▸ Task to carry out: Give the number of lines in this listing that contain "Blender", with no other words.

[Records with modeling code]
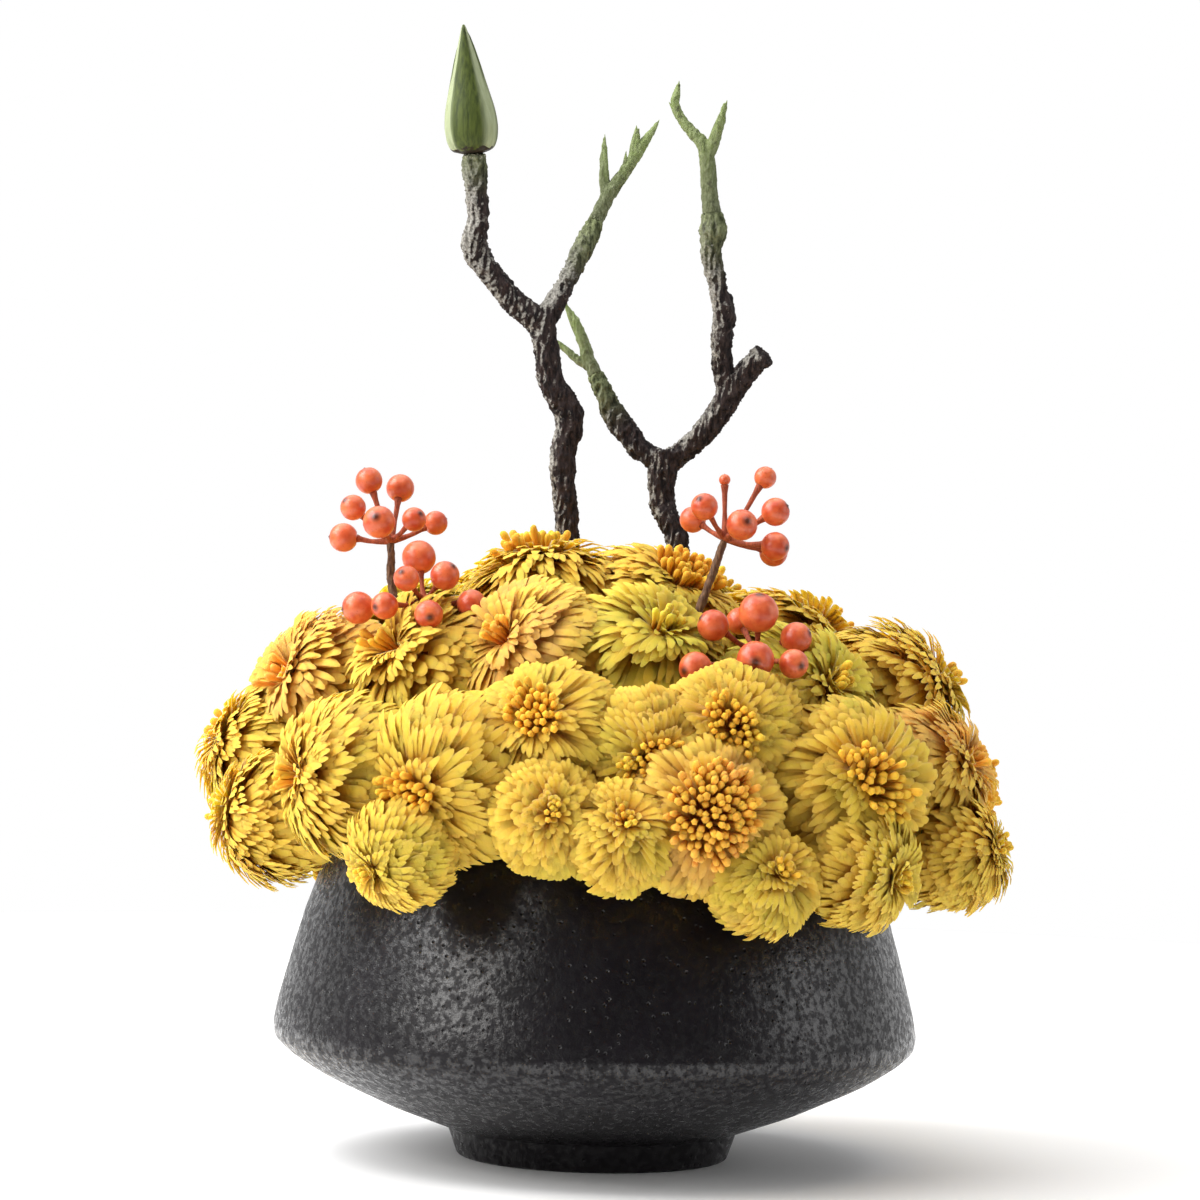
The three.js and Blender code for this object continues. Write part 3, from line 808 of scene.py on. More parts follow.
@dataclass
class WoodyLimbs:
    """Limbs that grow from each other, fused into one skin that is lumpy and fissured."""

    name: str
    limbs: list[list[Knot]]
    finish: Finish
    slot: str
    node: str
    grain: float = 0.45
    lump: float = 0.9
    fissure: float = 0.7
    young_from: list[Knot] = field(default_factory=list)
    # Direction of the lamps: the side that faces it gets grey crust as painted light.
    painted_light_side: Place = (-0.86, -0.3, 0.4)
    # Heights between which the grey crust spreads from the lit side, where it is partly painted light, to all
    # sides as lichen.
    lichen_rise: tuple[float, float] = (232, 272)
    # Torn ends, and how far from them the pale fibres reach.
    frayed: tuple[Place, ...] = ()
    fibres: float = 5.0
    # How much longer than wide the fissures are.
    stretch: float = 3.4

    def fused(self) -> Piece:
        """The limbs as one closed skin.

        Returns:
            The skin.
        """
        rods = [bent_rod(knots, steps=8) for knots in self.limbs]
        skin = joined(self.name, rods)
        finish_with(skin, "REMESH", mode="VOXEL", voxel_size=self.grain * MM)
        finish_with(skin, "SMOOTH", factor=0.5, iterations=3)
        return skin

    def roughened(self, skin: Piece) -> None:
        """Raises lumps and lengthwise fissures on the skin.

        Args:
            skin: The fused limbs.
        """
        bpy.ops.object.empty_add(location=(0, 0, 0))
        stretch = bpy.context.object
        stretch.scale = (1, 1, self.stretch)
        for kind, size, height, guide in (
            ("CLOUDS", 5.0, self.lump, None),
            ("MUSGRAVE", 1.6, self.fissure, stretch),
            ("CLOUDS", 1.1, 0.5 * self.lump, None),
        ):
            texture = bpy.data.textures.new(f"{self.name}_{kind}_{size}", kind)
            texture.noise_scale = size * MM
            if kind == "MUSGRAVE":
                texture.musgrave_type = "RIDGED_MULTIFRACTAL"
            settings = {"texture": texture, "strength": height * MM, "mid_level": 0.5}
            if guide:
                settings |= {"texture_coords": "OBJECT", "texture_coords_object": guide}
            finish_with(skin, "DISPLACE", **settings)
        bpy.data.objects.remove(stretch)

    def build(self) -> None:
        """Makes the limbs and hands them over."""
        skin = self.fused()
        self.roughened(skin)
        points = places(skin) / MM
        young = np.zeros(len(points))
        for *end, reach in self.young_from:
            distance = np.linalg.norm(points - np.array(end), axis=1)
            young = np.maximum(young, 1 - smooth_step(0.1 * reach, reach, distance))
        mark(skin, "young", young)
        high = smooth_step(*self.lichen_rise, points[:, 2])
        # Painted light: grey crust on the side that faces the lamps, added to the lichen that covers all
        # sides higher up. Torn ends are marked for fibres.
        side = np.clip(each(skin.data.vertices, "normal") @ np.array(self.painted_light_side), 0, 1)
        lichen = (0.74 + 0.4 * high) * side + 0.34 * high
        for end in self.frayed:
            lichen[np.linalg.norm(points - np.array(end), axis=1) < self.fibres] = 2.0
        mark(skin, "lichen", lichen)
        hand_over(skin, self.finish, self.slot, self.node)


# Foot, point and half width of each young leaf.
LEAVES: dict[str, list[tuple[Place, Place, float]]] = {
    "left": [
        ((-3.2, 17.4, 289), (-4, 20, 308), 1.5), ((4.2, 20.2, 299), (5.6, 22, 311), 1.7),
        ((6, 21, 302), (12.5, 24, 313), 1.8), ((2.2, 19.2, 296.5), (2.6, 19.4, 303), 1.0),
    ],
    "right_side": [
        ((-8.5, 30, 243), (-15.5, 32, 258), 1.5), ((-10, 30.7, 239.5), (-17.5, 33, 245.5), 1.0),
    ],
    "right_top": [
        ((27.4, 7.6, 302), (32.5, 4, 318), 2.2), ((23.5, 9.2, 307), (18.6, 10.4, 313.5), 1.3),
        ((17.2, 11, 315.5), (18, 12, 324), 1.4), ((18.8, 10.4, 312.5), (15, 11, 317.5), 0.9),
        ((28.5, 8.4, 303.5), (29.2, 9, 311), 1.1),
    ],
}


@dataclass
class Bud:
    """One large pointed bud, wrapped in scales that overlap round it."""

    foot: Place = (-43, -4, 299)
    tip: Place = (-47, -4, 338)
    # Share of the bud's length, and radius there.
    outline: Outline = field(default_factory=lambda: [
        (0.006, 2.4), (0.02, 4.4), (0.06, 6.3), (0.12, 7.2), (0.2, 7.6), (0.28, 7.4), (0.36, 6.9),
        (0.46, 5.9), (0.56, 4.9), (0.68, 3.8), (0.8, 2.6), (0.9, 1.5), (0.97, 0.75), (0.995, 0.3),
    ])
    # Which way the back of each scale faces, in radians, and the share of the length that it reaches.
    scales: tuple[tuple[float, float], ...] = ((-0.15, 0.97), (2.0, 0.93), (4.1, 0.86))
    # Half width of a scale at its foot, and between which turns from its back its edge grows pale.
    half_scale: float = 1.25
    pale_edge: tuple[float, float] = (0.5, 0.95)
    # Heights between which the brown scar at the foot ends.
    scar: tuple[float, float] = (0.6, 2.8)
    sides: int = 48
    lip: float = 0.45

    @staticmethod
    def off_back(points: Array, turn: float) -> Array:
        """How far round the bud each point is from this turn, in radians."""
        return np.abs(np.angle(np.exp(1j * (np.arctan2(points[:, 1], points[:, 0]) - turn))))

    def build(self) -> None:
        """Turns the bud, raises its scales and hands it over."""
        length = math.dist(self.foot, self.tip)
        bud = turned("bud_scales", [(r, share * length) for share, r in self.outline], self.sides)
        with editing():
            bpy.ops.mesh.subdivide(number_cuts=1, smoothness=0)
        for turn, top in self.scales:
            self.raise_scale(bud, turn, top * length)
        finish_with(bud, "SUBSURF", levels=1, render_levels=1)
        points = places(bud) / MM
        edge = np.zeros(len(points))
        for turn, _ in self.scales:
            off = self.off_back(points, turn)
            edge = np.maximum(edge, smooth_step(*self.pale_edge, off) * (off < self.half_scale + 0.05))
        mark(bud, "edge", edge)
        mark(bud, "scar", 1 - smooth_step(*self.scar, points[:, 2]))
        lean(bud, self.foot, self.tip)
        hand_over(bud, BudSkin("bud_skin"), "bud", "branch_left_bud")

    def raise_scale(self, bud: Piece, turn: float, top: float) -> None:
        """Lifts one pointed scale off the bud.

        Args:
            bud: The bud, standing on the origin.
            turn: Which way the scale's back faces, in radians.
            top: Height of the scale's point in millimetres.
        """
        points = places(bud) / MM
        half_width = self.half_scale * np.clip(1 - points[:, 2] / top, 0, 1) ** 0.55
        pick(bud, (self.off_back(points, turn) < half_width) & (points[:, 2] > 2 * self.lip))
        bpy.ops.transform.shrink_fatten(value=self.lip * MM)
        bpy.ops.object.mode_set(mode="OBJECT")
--
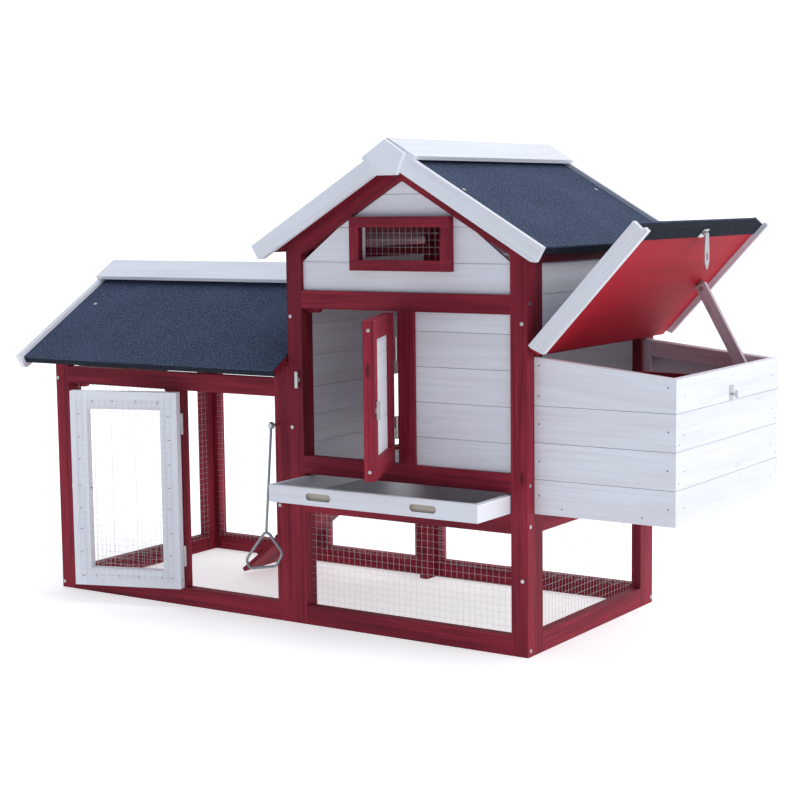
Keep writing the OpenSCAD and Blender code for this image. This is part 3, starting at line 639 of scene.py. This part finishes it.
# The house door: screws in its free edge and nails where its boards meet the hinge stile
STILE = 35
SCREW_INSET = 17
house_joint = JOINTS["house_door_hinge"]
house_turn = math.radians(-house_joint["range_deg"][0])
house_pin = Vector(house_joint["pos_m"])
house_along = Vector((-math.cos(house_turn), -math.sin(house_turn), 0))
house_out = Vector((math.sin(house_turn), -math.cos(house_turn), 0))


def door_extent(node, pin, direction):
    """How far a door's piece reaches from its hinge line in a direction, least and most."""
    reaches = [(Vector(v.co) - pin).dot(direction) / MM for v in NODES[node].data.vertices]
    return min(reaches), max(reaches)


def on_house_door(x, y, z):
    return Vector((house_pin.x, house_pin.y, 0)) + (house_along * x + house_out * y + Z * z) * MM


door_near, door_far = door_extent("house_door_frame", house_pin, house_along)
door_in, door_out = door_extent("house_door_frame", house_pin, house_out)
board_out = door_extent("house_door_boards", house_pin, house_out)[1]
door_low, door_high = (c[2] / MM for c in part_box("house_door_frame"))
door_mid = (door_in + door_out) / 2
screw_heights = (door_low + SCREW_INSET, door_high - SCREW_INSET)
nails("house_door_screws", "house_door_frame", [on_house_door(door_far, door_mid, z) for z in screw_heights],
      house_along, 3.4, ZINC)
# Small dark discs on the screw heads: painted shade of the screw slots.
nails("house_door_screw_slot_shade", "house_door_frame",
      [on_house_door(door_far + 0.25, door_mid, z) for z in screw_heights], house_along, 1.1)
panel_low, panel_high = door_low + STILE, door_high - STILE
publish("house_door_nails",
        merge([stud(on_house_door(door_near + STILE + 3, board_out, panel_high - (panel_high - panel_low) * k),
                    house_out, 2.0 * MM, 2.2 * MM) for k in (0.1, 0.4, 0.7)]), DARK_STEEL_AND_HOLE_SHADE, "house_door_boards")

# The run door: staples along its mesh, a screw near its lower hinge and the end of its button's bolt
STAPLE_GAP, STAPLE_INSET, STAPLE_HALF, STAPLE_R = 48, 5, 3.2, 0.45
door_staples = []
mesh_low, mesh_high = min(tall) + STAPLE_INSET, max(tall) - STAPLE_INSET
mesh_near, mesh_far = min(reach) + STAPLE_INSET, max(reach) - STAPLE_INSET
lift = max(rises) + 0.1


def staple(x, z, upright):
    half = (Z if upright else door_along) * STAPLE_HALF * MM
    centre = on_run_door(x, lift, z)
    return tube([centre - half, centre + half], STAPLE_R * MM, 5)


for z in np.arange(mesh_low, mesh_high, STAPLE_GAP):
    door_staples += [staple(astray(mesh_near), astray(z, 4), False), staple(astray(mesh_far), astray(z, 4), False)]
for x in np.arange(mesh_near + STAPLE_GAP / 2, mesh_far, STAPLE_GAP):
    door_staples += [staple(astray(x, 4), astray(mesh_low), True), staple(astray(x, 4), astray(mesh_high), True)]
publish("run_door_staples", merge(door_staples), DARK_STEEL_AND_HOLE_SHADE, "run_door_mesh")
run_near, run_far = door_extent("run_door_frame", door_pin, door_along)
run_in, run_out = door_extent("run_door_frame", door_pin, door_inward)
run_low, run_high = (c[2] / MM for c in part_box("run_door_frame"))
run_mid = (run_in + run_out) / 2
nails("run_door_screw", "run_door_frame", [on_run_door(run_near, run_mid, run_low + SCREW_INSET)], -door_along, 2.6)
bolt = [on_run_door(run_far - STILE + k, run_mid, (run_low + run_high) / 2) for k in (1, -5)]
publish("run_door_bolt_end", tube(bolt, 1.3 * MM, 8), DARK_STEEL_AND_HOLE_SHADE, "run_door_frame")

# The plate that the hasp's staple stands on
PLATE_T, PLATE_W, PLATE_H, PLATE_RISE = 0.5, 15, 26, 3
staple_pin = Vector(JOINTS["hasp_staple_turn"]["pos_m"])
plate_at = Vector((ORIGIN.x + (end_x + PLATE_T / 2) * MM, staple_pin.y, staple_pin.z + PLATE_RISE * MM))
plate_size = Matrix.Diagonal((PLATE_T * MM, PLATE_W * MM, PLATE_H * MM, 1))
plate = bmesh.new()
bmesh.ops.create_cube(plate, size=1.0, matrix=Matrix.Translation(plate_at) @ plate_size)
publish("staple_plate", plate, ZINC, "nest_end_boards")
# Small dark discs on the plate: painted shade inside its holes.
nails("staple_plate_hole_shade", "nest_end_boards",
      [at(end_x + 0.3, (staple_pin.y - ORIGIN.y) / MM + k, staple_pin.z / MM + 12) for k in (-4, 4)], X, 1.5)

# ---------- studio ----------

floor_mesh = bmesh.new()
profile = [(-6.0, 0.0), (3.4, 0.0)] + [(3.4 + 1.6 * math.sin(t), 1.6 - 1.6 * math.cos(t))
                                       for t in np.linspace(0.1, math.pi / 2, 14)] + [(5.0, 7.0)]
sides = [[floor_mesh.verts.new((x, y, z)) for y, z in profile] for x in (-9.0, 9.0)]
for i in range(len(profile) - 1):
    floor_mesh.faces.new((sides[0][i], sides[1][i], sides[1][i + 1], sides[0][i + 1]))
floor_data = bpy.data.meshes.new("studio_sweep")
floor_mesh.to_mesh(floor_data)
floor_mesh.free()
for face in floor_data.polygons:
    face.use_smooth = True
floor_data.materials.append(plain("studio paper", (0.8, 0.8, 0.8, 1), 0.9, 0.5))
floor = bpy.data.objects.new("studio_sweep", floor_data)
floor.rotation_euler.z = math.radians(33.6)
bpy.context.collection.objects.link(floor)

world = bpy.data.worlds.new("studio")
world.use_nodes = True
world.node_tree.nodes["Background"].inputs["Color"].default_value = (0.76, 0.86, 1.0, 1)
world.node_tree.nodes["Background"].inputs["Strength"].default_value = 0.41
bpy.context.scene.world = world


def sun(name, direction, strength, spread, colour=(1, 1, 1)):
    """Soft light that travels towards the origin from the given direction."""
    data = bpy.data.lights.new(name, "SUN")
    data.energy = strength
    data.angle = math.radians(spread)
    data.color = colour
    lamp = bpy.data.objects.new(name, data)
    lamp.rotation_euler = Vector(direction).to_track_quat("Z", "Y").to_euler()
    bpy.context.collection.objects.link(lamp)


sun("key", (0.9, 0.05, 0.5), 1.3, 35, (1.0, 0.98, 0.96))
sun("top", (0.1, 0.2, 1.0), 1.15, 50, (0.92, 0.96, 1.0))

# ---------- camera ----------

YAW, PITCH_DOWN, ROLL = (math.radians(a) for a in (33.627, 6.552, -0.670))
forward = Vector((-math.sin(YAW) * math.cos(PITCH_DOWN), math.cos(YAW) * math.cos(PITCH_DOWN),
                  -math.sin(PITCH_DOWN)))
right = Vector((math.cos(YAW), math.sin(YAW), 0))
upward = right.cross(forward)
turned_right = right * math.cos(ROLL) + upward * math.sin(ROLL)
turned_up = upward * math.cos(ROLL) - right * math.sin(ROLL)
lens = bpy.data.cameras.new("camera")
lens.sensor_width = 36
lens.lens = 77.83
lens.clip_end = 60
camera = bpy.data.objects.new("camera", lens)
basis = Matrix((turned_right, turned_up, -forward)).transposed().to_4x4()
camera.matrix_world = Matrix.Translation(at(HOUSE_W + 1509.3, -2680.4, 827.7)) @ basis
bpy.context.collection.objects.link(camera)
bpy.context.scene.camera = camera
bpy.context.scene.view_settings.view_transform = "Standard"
==
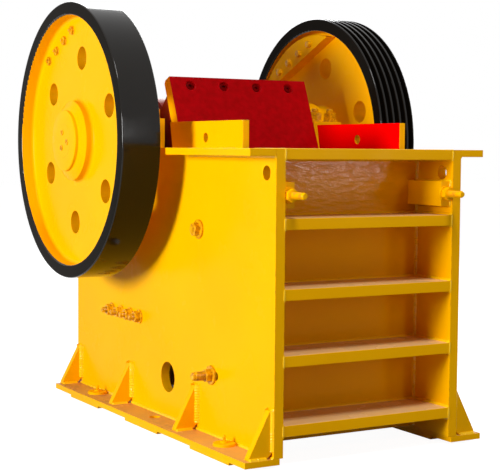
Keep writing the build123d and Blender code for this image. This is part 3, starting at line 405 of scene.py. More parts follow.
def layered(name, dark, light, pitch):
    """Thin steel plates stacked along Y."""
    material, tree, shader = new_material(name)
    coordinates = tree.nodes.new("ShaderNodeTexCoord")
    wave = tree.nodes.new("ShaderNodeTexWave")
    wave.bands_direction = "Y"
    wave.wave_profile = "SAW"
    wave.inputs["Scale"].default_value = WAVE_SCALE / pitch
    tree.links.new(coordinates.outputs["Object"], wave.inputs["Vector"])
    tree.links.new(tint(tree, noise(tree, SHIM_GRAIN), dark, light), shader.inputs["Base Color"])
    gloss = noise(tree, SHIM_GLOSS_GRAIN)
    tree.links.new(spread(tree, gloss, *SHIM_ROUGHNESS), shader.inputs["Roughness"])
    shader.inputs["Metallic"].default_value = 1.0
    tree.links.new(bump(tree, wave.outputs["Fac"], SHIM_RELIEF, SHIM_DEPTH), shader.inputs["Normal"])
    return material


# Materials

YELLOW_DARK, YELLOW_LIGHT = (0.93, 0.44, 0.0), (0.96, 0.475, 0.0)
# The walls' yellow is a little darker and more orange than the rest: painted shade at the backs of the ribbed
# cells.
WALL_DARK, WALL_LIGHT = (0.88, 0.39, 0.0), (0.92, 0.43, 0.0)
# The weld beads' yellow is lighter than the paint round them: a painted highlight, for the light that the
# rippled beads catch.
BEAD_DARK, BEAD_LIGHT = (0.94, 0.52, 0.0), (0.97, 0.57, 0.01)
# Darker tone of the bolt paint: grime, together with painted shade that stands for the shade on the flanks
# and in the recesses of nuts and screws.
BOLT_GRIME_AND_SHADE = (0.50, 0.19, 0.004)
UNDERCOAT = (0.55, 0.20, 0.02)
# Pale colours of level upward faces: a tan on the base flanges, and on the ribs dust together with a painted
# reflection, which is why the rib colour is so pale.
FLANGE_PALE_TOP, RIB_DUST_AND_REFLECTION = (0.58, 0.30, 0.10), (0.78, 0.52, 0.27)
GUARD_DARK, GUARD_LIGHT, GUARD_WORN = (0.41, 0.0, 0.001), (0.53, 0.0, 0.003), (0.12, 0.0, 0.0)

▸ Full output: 3